The novel won the Pulitzer Prize in 2005, among other awards. Gilead is the kind of novel that sneaks up on you through a sustained, meditative richness that feels both intimate and immense rather than dramatic. Robinson's achievement creates a profoundly moving narrative from elements that seem, on the surface, unsuited to holding your interest, an old man's reflections, little or no action, theological questions, the quiet dynamics of family relationships and secrets.

What stays with me most about Gilead is its vision of grace, the human capacity to see each other fully, beyond judgment. When Ames abruptly and unexpectedly perceives beauty in Jack at the end of the novel, he powerfully demonstrates the ability to recognize the worth of someone who challenges everything you believe, who makes you confront your own limitations and prejudices.

Gilead reveals the beauty to be found in simplicity and in unexpected places. It suggests that transformation doesn't require earth-shattering conversion or moral perfection, just the willingness to see another person without dismissal or castigation. As I said, the slow pace of life it depicts, allowing the power of small acts to revealed, captures so much of the way I was raised as child.
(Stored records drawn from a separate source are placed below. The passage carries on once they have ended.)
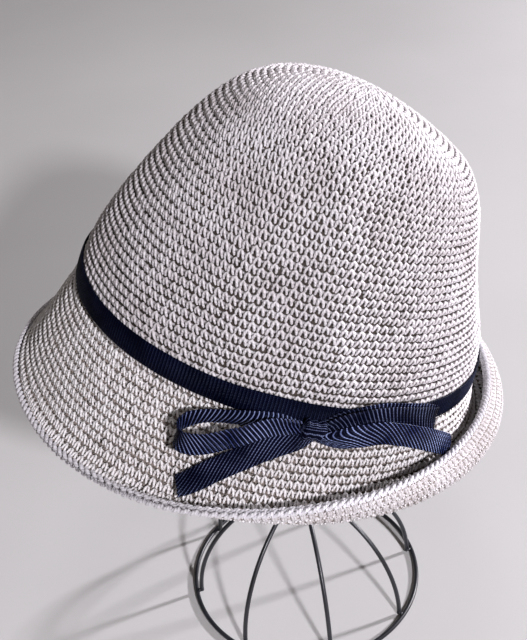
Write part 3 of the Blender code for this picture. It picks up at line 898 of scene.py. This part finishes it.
def ring_tube(radius, height):
    """Wire bent to a ring around the stand's axis."""
    angle = 2 * np.pi * np.arange(RING_STEPS) / RING_STEPS
    turn = 2 * np.pi * np.arange(WIRE_SIDES) / WIRE_SIDES
    reach = radius + WIRE_RADIUS * np.cos(turn)[None]
    x = reach * np.cos(angle)[:, None]
    y = reach * np.sin(angle)[:, None]
    z = height + WIRE_RADIUS * np.sin(turn)[None] + 0 * x
    points = np.stack([x, y, z], -1).reshape(-1, 3) + stand_axis(0)
    quads = grid_faces(RING_STEPS, WIRE_SIDES, closed_columns=True, closed_rows=True)[:, ::-1]
    row, column = corner_places(RING_STEPS, WIRE_SIDES)
    far = row * (2 * np.pi * radius / RING_STEPS)
    uv = np.stack([far[..., ::-1], column[..., ::-1] / WIRE_SIDES], -1).reshape(-1, 2)
    return points, quads, np.zeros((0, 3), int), uv


def weld(place, reach):
    """Small bead of weld, as a turned blob."""
    angle = np.linspace(0, np.pi, WELD_ROWS)[1:-1]
    turn = 2 * np.pi * np.arange(WELD_COLUMNS) / WELD_COLUMNS
    lumps = 1 + 0.05 * np.sin(3 * turn)[None] * np.sin(angle)[:, None]
    ring = np.stack(
        [
            np.sin(angle)[:, None] * np.cos(turn)[None] * reach[0] * lumps,
            np.sin(angle)[:, None] * np.sin(turn)[None] * reach[1] * lumps,
            np.cos(angle)[:, None] * np.ones(WELD_COLUMNS)[None] * reach[2],
        ],
        -1,
    )
    points = np.concatenate([ring.reshape(-1, 3), [(0, 0, reach[2]), (0, 0, -reach[2])]]) + place
    quads = grid_faces(WELD_ROWS - 2, WELD_COLUMNS, closed_columns=True)[:, ::-1]
    tris = end_fans(WELD_ROWS - 2, WELD_COLUMNS)[:, [0, 2, 1]]
    return points, quads, tris, np.zeros((len(quads) * 4 + len(tris) * 3, 2))


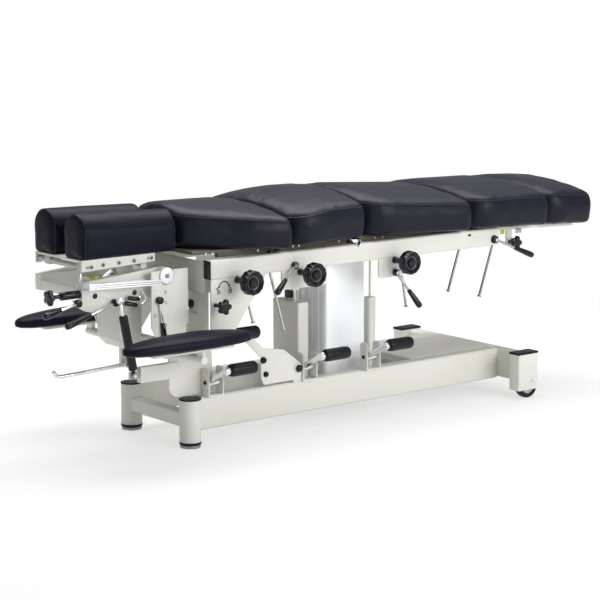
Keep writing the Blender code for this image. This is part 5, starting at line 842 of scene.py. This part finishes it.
PUSH_TOP, STOP_TOP = 0.522, 0.509
for part, low_x, low_z, lean in (
    ("chest", -0.3464, 0.361, -0.29),
    ("lumbar", -0.2285, 0.3234, -0.296),
    ("pelvic", 0.2642, 0.3429, -0.179),
):
    node = "hanging_rod_" + part
    hanging_rod("push_rod_" + part, BODY_OF[node], low_x, low_z, lean, PUSH_TOP, "satin", node)
hanging_rod("stop_rod_leg", "lift", 0.4445, 0.3721, 0.3474, STOP_TOP, "steel")
hanging_rod("stop_rod_ankle", "lift", 0.5825, 0.3411, 0.3457, STOP_TOP, "steel")

# %% Gas strut
STRUT_FOOT = Vector((-0.7425, -0.1543, 0.241))
STRUT_WAY = Vector((-0.045, 0, 0.226)).normalized()
STRUT_LONG, EYE_HALF = 0.2304, 0.0068
CYLINDER = [
    (0, 0.007), (0.0015, 0.0125), (0.004, 0.013), (0.16, 0.013), (0.164, 0.0126), (0.167, 0.01),
    (0.167, 0.0047)]


def along_strut(distance):
    return STRUT_FOOT + STRUT_WAY * distance


def eye(at, width, bore, shoulder, rim):
    """The round end of a rod or lever, seen from the side."""
    return turned(at, OUT, both_ways(width, [(0, bore), (0, shoulder), (0.0008, rim)]), 32, 0.0002)


cylinder = [turned(along_strut(0.018), STRUT_WAY, CYLINDER, 40, 0.0002),
            bar(along_strut(0.006), along_strut(0.02), 0.0055)]
place(join("strut_cylinder", cylinder), "strut_cylinder", "strut_body", "black_steel", "gas_strut_body")
low_eye = eye(STRUT_FOOT + Vector((0, EYE_HALF, 0)), 0.0136, 0.006, 0.0092, 0.01)
place(low_eye, "strut_low_eye", "strut_body", "steel", slot="black_steel")
top = along_strut(STRUT_LONG)
BOLT = [(0, 0.0052), (0.0155, 0.0052), (0.016, 0.0045)]
piston = [bar(along_strut(0.09), top - STRUT_WAY * 0.008, 0.0045),
          eye(top + Vector((0, EYE_HALF, 0)), 0.0136, 0.0055, 0.0088, 0.0098),
          turned(top + Vector((0, 0.008, 0)), OUT, BOLT, 6, 0.0003)]
place(join("strut_piston", piston), "strut_piston", "strut_rod", "chrome", "gas_strut_rod")

# %% Pedal rollers
PEDAL_HALF = [
    (0.0, 0.005), (0.0, 0.011), (0.001, 0.014), (0.004, 0.0172), (0.009, 0.019), (0.02, 0.0195)]
PEDAL_WIDE = 0.1
PEDAL_ROLLER = both_ways(PEDAL_WIDE, PEDAL_HALF, [(PEDAL_WIDE / 2, 0.0192)])
for letter, x in (("a", -0.4317), ("b", -0.0722), ("c", 0.1853)):
    roller = turned((x - PEDAL_WIDE / 2, -0.262, 0.24), FOOTWARD, PEDAL_ROLLER, 48)
    place(roller, "pedal_roller_" + letter, "pedal_" + letter, "black_rubber", "pedal_pad_" + letter)

# %% Foot lever under the head end
TREADLE_Y = -0.0133
TREADLE_BENDS = (
    (-0.6755, 0.246), (-0.76, 0.242), (-0.85, 0.2385), (-0.905, 0.2375), (-0.918, 0.24), (-0.9285, 0.255))
treadle = [bent_bar([(x, TREADLE_Y, z) for x, z in TREADLE_BENDS], 0.0058, resolution=5),
           eye((-0.6755, -0.0066, 0.246), 0.0134, 0.006, 0.0094, 0.01)]
place(join("treadle", treadle), "treadle", "foot_lever", "chrome", "head_foot_lever")
print("rods and pedals", len(MADE))

# %% [markdown]
# ## Fasteners and fittings
# Screws, plugs and caps are small turned pieces that sit on the faces that the solids give them. Each set
# on one body becomes one piece. A screw has a recessed socket, and a plug has a shallow dished face.

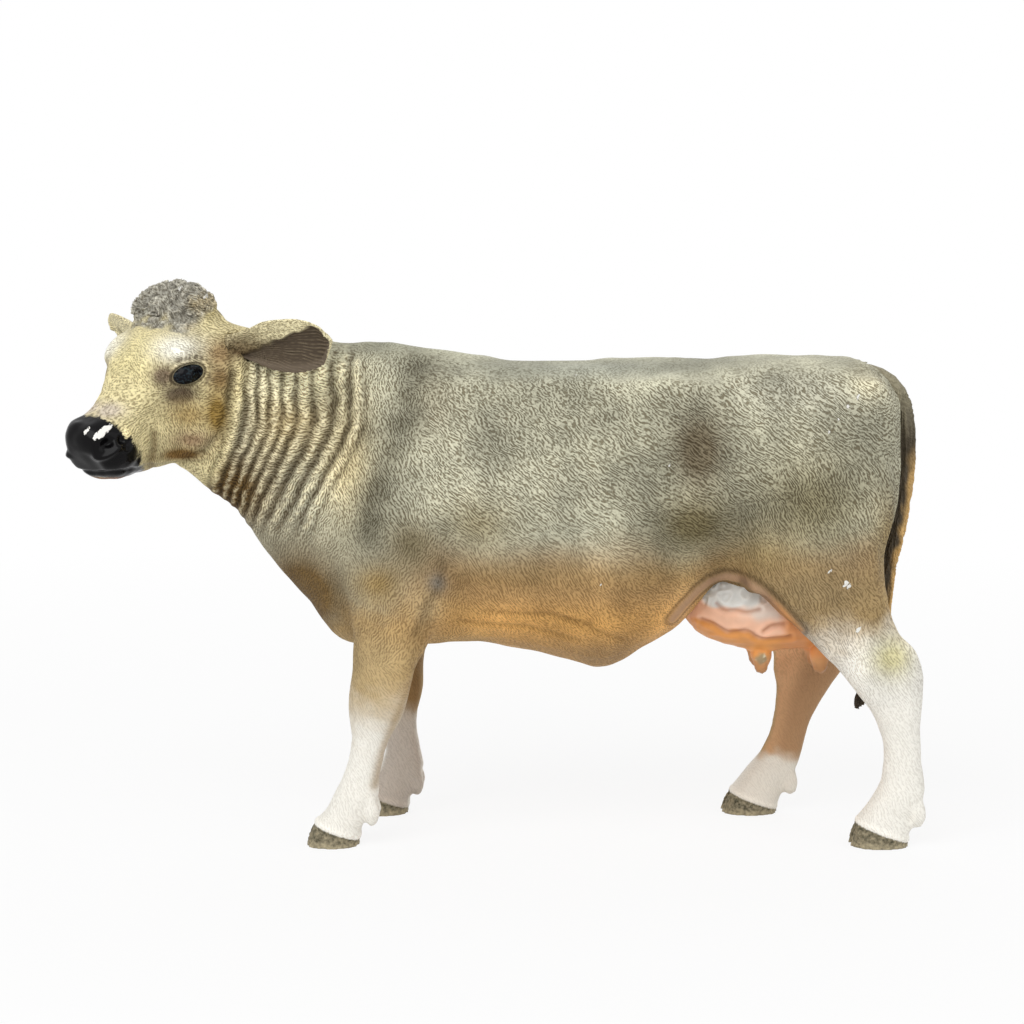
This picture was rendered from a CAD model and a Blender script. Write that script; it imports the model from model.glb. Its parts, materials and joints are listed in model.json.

It was a pleasure to connect with that as the surprising plot gradually took form.

In a world increasingly divided by theological and political differences, Robinson offers a vision of connection that transcends these divisions without diminishing their importance. She shows how profoundly different people can still recognize each others humanity, can still offer understanding if not agreement in a quietly devastating way. This was a great first step in widening my exposure to 21st century literature.